* [Short task]: Using the data below, return the stretch from the line that contains "base_pad();" through the line that contains "obj.data.transform(world)", both included, exactly as it stands and nothing beyond it.

----------

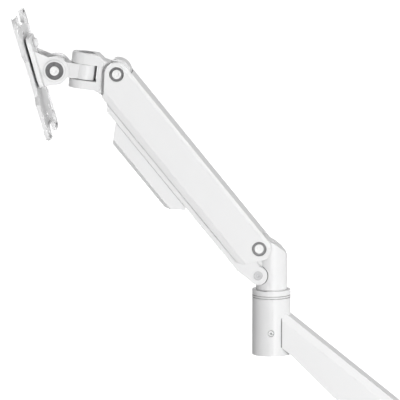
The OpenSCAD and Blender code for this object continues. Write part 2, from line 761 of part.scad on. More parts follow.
hub_screw_c = 5;
module plate_hub() color(steel) at_plate() difference() {
    union() {
        x_bar(hub_ring_r, -plate_front + sheet_t, -back_front - 0.1);
        x_bar(hub_boss_r, -back_front - 0.2, -back_rear + 0.1);
    }
    for (a = [0:120:240]) rotate([a, 0, 0]) translate([0, 0, hub_screw_c]) x_bar(1.5, -50, 0);
}

module hub_retainer() color(steel) at_plate() difference() {
    x_bar(10.3, -back_rear + 0.1, -back_rear + 1.1);
    for (a = [0:120:240]) rotate([a, 0, 0]) translate([0, 0, hub_screw_c]) x_bar(1.5, -50, 0);
}

module hub_screws() color(steel) at_plate() for (a = [0:120:240]) rotate([a, 0, 0])
    translate([0, 0, hub_screw_c]) {
        x_bar(1.45, -plate_front + 0.4, -back_rear + 1.1);
        x_bar(2.4, -back_rear + 1.1, -back_rear + 1.6);
    }

// Front view of the VESA plate with its edges drawn in by e: corner lobes, notches and waists
module plate_outline(e) difference() {
    round_rect(plate_w - 2 * e, plate_h - 2 * e, 11 - e);
    for (s = [-1, 1]) translate([0, s * (plate_h / 2 + 4)]) round_rect(50 + 2 * e, 30 + 2 * e, 9 + e);
    for (s = [0, 1]) mirror([s, 0]) polygon([
        [plate_w / 2 + 1, 25 + e], [plate_w / 2 - 10 - e, 17 + e], [plate_w / 2 - 10 - e, -17 - e],
        [plate_w / 2 + 1, -25 - e]
    ]);
}

module vesa_plate() color(white) at_plate() difference() {
    x_slab(-plate_front, -plate_front + rim_d) plate_outline(0);
    difference() {
        x_slab(-plate_front + sheet_t, -plate_front + rim_d + 1) plate_outline(1.8);
        for (y = [-50, 50], z = [-50, 50]) translate([0, y, z]) x_bar(6, -40, 0);
    }
    for (d = [37.5, 50], y = [-1, 1], z = [-1, 1]) translate([0, y * d, z * d]) x_bar(2.6, -50, 0);
    for (a = [0:120:240]) rotate([a, 0, 0]) translate([0, 0, hub_screw_c]) x_bar(1.5, -50, 0);
    for (s = [-1, 1]) x_slab(-50, 0) translate([0, s * 40]) round_rect(12, 4.4, 2.1);
    for (s = [-1, 1]) x_slab(-50, 0) translate([s * 33, 0]) round_rect(9, 34, 4.4);
}

base_pad();
base_plate();
base_pole();
pole_screws();
clamp_bracket();
bracket_screws();
clamp_disc();
disc_pad();
clamp_spindle();
clamp_knob();
lower_arm();
base_bush();
hub_cap();
lower_cable_strip();
elbow_collar();
collar_bolts();
elbow_bush();
elbow_set_screw();
elbow_post();
elbow_washer();
post_clip();
main_pivot_bushes();
link_rear_screws();
tension_screw();
tension_nut();
arm_beam();
arm_cover_front();
arm_cover_back();
main_pivot_bolts();
main_pivot_nuts();
pivot_washers();
cover_clips();
gas_cylinder();
gas_anchor_pin();
gas_rod();
lower_link();
cable_cover();
knuckle();
front_pivot_bushes();
link_front_screws();
swivel_bolt();
swivel_nut();
swivel_washers();
swivel_tongue();
tilt_bracket();
tilt_bolt();
tilt_nut();
tilt_springs();
tilt_washers();
lock_screw();
plate_hub();
hub_retainer();
hub_screws();
vesa_plate();
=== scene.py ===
# Desk monitor arm, white, gas-sprung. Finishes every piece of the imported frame.
import json
import math

import bmesh
import bpy
from mathutils import Matrix, Vector

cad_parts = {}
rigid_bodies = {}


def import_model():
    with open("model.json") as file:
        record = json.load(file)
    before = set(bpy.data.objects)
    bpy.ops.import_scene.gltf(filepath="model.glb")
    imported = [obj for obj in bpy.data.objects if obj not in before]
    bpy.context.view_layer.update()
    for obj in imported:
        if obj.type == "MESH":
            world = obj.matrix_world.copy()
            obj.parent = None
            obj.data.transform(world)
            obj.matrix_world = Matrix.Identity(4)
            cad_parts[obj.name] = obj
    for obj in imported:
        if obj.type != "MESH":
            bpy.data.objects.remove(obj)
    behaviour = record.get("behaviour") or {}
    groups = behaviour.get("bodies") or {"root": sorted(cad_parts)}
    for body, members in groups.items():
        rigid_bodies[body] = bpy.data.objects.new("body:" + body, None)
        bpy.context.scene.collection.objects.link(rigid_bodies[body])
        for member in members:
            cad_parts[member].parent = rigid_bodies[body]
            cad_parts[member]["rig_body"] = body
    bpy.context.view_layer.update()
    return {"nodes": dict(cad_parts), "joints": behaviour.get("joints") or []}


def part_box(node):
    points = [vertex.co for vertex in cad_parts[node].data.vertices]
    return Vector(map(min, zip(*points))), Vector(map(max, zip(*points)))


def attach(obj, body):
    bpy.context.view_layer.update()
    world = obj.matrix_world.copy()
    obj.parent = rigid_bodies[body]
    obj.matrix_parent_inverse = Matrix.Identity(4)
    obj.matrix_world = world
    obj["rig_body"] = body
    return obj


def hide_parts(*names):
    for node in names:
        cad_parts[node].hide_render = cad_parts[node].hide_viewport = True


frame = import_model()
nodes = frame["nodes"]
print("frame loaded:", len(nodes), "nodes")

mm = 0.001

# angles in degrees, target and distance in m, lens in mm
cameraSettings = {
    "target": (-0.2433, 0.0, 0.3183),
    "azimuth": 2.11,
    "elevation": 8.52,
    "distance": 3.8147,
    "lens": 360.0,
}


def addCamera(settings):
    az, el = math.radians(settings["azimuth"]), math.radians(settings["elevation"])
    away = Vector((math.sin(az) * math.cos(el), -math.cos(az) * math.cos(el), math.sin(el)))
    data = bpy.data.cameras.new("camera")
    data.lens = settings["lens"]
    data.sensor_width = 36.0
    data.clip_end = 200.0
    cam = bpy.data.objects.new("camera", data)
    cam.location = Vector(settings["target"]) + away * settings["distance"]
    cam.rotation_euler = away.to_track_quat("Z", "Y").to_euler()
    bpy.context.scene.collection.objects.link(cam)
    bpy.context.scene.camera = cam


addCamera(cameraSettings)
print("camera placed")


class Wiring:
    # adds nodes to a tree and links them by short calls
    def __init__(self, tree):
        self.tree = tree

    def add(self, kind, **values):
        made = self.tree.nodes.new(kind)
        for key, value in values.items():
            setattr(made, key, value)
        return made

    def put(self, target, value):
        # a socket is linked, anything else is stored as the value
        if isinstance(value, bpy.types.NodeSocket):
            self.tree.links.new(value, target)
        else:
            target.default_value = value

    def maths(self, operation, a, b=0.0):
        made = self.add("ShaderNodeMath", operation=operation)
        self.put(made.inputs[0], a)
        self.put(made.inputs[1], b)
        return made.outputs[0]

    def noise(self, vector, scale, detail=3.0, rough=0.5):
        made = self.add("ShaderNodeTexNoise")
        self.put(made.inputs["Vector"], vector)
        self.put(made.inputs["Scale"], scale)
        made.inputs["Detail"].default_value = detail
        made.inputs["Roughness"].default_value = rough
        return made.outputs["Fac"]

    def span(self, value, low, high, toLow, toHigh):
        made = self.add("ShaderNodeMapRange")
        self.put(made.inputs["Value"], value)
        made.inputs["From Min"].default_value = low
        made.inputs["From Max"].default_value = high
        self.put(made.inputs["To Min"], toLow)
        self.put(made.inputs["To Max"], toHigh)
        return made.outputs["Result"]

    def mix(self, factor, a, b):
        made = self.add("ShaderNodeMix", data_type="RGBA")
        self.put(made.inputs["Factor"], factor)
        self.put(made.inputs[6], a)
        self.put(made.inputs[7], b)
        return made.outputs[2]


def newGroup(name, inputs, outputs):
    tree = bpy.data.node_groups.new(name, "ShaderNodeTree")
    for label, kind, value in inputs:
        made = tree.interface.new_socket(name=label, in_out="INPUT", socket_type=kind)
        if value is not None:
            made.default_value = value
    for label, kind in outputs:
        tree.interface.new_socket(name=label, in_out="OUTPUT", socket_type=kind)
    w = Wiring(tree)
    return tree, w, w.add("NodeGroupInput"), w.add("NodeGroupOutput")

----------

* [Expected answer]:
base_pad();
base_plate();
base_pole();
pole_screws();
clamp_bracket();
bracket_screws();
clamp_disc();
disc_pad();
clamp_spindle();
clamp_knob();
lower_arm();
base_bush();
hub_cap();
lower_cable_strip();
elbow_collar();
collar_bolts();
elbow_bush();
elbow_set_screw();
elbow_post();
elbow_washer();
post_clip();
main_pivot_bushes();
link_rear_screws();
tension_screw();
tension_nut();
arm_beam();
arm_cover_front();
arm_cover_back();
main_pivot_bolts();
main_pivot_nuts();
pivot_washers();
cover_clips();
gas_cylinder();
gas_anchor_pin();
gas_rod();
lower_link();
cable_cover();
knuckle();
front_pivot_bushes();
link_front_screws();
swivel_bolt();
swivel_nut();
swivel_washers();
swivel_tongue();
tilt_bracket();
tilt_bolt();
tilt_nut();
tilt_springs();
tilt_washers();
lock_screw();
plate_hub();
hub_retainer();
hub_screws();
vesa_plate();
=== scene.py ===
# Desk monitor arm, white, gas-sprung. Finishes every piece of the imported frame.
import json
import math

import bmesh
import bpy
from mathutils import Matrix, Vector

cad_parts = {}
rigid_bodies = {}


def import_model():
    with open("model.json") as file:
        record = json.load(file)
    before = set(bpy.data.objects)
    bpy.ops.import_scene.gltf(filepath="model.glb")
    imported = [obj for obj in bpy.data.objects if obj not in before]
    bpy.context.view_layer.update()
    for obj in imported:
        if obj.type == "MESH":
            world = obj.matrix_world.copy()
            obj.parent = None
            obj.data.transform(world)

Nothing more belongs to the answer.